Say it isn't so! Will there never be another "Kodak moment?"
Eastman Kodak Co, the inventor of the digital camera, plans to get out of the camera business in the first half of this year as the bankrupt company looks to cut costs.
Kodak will stop selling digital cameras along with pocket video cameras and digital picture frames. It also will stop making film. However, that won't make much of a difference as the sale of film has become almost non-existent in recent years. The cost of keeping the film factories open probably exceeds the revenue produced by dwindling sales.
Want to buy some microfilm so that your society can create microfilms of old records? Sorry, Kodak won't be selling any. In fact, almost all of Kodak's competitors have also stopped making microfilm. Kodak pioneered microfilm to image checks in the 1920s and continued to develop the technology for decades. Although once a leader in the field of microimaging, Kodak suffered financially as sales of microfilm and associated hardware slowed to a trickle, only to be replaced by cheaper digital technologies. Now all manufacture of microfilm has ceased.
Kodak filed for bankruptcy protection last month and management has now announced a reorganization in order to save the company. The latest announcement states that getting out of cameras will result in "significant" job losses. Most of the 400 people in that business are based in Rochester, New York, and work in research and development and marketing.
Kodak once employed more than 60,000 people. That number now is believed to be about 18,000 and undoubtedly will drop further as the bankruptcy reorganization plans are put into place.
Instead of designing its own cameras, Kodak will now try to license its brand to other camera makers. You might see the Kodak name in the future but the digital cameras will not be designed, manufactured, or sold by Eastman Kodak.
The company plans to focus on manufacturing its profitable digital printers.

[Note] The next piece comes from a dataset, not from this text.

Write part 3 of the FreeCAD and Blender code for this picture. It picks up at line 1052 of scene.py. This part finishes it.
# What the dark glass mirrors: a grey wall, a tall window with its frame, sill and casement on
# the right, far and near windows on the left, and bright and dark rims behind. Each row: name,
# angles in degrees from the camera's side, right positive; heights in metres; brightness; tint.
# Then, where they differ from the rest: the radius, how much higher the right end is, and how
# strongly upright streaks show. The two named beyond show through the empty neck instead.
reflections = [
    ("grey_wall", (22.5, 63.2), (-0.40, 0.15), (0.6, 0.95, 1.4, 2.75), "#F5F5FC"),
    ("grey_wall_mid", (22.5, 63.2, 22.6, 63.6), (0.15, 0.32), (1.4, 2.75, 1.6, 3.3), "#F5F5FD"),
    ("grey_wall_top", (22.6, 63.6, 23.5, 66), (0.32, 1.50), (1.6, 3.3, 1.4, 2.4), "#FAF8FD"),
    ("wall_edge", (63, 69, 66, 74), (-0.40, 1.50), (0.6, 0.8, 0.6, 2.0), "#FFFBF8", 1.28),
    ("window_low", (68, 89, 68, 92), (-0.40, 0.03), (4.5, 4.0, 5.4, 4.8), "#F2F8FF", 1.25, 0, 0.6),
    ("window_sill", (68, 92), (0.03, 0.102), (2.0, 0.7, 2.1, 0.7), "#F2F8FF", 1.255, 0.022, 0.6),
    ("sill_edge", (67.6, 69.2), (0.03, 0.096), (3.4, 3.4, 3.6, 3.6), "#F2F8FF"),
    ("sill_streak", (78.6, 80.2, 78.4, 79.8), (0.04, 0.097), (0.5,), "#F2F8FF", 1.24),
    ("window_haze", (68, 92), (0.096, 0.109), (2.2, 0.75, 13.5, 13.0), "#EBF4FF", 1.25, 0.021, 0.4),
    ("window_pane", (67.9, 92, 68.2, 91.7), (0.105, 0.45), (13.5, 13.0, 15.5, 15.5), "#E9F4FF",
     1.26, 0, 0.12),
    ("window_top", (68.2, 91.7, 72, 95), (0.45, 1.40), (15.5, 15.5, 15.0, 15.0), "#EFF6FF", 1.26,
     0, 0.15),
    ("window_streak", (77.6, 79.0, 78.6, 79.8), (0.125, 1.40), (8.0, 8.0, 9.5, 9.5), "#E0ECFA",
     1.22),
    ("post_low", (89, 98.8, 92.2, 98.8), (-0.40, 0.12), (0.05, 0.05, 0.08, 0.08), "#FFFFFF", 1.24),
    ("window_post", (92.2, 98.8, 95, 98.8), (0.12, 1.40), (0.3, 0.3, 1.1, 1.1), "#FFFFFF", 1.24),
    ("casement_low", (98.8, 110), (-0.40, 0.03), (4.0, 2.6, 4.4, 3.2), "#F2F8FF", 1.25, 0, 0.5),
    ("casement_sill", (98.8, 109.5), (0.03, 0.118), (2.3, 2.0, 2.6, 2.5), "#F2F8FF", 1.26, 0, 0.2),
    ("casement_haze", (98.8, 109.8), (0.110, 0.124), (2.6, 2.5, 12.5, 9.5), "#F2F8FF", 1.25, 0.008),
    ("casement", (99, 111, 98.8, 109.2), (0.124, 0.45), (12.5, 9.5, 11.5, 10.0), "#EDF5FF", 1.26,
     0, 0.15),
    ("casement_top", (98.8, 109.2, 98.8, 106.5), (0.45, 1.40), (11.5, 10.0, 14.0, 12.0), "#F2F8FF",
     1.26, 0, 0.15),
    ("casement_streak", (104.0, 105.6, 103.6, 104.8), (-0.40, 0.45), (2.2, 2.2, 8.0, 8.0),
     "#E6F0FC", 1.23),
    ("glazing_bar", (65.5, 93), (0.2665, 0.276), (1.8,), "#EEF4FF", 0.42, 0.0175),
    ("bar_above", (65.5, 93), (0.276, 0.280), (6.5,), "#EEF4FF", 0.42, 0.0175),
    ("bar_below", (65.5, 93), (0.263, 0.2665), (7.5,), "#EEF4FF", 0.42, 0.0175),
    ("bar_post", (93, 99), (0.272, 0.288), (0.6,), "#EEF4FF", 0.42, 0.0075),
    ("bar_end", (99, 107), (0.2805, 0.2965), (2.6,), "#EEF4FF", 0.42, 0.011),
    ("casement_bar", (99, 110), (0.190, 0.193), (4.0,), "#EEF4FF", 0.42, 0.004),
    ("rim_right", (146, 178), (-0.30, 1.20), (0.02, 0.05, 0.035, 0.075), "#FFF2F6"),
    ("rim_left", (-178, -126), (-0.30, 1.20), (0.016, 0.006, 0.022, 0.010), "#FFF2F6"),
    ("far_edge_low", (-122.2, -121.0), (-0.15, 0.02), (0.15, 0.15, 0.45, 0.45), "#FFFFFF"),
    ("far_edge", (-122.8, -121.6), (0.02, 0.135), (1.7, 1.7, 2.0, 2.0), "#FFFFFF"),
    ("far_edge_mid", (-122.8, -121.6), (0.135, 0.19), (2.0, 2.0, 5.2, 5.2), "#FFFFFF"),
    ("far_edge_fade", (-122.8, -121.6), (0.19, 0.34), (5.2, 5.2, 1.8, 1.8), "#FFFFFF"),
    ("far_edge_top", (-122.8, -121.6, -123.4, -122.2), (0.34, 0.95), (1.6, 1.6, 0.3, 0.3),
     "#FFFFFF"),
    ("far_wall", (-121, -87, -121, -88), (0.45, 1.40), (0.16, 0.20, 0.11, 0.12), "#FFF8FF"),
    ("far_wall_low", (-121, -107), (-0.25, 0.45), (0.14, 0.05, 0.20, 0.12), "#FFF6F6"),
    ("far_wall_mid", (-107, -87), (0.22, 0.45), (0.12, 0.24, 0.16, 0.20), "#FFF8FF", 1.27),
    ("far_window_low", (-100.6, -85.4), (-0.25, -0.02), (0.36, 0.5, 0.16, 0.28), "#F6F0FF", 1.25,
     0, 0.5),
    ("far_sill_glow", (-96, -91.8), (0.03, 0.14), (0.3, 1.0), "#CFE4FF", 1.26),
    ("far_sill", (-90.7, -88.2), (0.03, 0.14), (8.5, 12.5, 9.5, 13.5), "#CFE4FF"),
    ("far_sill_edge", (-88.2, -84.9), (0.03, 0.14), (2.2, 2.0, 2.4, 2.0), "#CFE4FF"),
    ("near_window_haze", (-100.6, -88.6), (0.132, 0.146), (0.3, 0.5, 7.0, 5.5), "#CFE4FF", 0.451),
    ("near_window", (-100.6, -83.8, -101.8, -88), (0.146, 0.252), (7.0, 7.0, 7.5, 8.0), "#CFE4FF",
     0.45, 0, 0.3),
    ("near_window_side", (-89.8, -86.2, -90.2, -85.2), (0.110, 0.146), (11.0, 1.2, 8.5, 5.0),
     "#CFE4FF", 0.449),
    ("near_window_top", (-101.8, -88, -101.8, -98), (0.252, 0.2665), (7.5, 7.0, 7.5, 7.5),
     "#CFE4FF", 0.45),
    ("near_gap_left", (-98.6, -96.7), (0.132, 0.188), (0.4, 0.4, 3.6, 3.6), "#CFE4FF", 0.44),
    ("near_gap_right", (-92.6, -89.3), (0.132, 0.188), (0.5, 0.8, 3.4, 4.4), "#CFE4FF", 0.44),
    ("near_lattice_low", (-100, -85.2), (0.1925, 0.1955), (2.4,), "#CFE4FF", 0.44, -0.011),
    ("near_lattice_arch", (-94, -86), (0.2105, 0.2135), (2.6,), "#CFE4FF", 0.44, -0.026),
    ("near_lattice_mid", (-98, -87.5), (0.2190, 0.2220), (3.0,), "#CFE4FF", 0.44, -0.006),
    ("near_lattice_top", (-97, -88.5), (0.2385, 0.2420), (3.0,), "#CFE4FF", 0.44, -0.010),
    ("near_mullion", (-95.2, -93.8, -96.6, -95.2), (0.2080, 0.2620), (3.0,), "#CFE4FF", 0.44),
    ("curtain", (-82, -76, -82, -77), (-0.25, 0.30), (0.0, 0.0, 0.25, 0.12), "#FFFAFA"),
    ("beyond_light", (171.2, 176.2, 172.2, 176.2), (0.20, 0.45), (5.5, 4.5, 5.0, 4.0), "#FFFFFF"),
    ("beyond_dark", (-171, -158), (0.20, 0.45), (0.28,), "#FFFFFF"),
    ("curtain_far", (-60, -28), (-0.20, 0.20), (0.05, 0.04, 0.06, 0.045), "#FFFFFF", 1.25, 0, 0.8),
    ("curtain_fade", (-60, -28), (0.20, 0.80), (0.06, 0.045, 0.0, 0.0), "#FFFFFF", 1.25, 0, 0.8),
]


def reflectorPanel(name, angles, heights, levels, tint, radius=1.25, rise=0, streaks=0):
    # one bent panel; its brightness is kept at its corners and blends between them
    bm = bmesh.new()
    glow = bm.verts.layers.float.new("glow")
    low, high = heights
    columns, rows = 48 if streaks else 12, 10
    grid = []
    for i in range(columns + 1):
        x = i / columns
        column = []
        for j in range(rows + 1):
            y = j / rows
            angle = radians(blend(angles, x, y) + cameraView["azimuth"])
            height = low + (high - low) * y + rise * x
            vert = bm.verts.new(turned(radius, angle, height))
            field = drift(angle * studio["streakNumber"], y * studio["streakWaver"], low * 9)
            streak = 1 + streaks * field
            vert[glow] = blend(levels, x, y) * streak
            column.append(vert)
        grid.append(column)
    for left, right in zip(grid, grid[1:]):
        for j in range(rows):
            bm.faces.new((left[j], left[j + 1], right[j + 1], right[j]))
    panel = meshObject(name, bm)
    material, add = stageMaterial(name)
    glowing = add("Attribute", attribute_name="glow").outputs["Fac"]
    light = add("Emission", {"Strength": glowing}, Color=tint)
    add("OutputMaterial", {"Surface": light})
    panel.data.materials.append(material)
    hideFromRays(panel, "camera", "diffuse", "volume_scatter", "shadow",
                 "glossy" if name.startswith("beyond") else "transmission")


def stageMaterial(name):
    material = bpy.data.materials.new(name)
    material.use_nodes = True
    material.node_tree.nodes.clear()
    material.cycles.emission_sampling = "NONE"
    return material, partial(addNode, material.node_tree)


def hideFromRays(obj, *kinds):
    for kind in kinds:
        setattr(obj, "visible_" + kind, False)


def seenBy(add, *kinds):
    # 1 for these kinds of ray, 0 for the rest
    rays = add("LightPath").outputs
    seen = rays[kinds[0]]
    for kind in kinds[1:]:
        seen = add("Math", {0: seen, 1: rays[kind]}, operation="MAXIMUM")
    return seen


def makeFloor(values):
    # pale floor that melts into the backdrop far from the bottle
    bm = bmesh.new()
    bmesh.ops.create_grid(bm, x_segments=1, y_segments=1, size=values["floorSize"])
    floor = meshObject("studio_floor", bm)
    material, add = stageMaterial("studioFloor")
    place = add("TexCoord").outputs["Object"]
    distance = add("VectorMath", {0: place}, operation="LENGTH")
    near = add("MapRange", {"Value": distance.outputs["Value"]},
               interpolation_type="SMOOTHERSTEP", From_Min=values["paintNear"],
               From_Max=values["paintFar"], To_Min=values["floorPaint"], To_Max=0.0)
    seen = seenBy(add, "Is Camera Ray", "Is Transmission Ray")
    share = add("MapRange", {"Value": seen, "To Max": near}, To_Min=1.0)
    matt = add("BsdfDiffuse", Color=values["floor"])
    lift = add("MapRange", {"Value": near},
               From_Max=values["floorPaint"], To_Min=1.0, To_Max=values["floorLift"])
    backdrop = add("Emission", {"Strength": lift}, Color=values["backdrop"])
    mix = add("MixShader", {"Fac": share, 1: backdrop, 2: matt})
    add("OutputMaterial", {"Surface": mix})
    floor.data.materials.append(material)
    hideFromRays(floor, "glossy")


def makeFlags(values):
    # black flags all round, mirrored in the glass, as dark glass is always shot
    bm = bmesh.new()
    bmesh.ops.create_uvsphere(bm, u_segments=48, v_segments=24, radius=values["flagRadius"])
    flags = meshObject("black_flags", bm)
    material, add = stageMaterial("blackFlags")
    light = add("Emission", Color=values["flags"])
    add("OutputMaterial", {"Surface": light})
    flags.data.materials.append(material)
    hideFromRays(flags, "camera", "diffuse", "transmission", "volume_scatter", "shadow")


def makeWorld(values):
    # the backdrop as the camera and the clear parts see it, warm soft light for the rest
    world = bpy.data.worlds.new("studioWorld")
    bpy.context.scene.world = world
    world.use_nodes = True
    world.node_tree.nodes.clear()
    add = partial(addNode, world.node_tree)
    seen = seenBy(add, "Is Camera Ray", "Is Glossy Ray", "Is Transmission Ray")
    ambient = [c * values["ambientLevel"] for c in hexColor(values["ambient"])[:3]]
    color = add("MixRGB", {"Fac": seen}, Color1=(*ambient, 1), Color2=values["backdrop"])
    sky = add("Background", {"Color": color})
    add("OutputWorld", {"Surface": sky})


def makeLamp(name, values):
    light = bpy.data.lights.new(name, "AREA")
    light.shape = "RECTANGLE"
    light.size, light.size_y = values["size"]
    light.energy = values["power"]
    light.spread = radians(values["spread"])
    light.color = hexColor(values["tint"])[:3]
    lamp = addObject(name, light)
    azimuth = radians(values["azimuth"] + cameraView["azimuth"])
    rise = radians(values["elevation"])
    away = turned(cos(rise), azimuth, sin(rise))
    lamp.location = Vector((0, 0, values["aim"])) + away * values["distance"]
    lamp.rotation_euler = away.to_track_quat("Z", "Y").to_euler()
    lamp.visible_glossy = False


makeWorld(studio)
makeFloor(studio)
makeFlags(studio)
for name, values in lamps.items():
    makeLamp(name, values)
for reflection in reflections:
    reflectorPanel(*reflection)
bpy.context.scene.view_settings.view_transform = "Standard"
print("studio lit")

Kodak cameras once included the Brownie which cost $1 when it was introduced in 1900. The Brownie was updated every few years and remained popular for more than 60 years. I still have the Brownie I had as a child, although film has not been available for several years. In 1963, Kodak introduced the Instamatic, another very popular product.
A Kodak camera was used on the Apollo 11 mission in 1969. NASA said that a Kodak camera was used by the astronauts to film lunar soil from only inches away.
Kodak film has been used on 80 movies that have won Best Picture Oscars, according to the company.
Kodak now depends on digital technology for three-quarters of its revenue.
I wonder what my very distant relative, George Eastman, would say about all this. He founded the company in 1880. He and his mother devised the name Kodak with an Anagrams set. Eastman said that there were three principal concepts he used in creating the name: it should be short, one cannot mispronounce it, and it could not resemble anything or be associated with anything but Kodak.
Of course, the demise of photography and microfilm at Kodak isn't new. The same thing happened at Polaroid a few years ago. Almost all other film and microfilm companies have abandoned their older film products and have either gone bankrupt or have switched to digital products.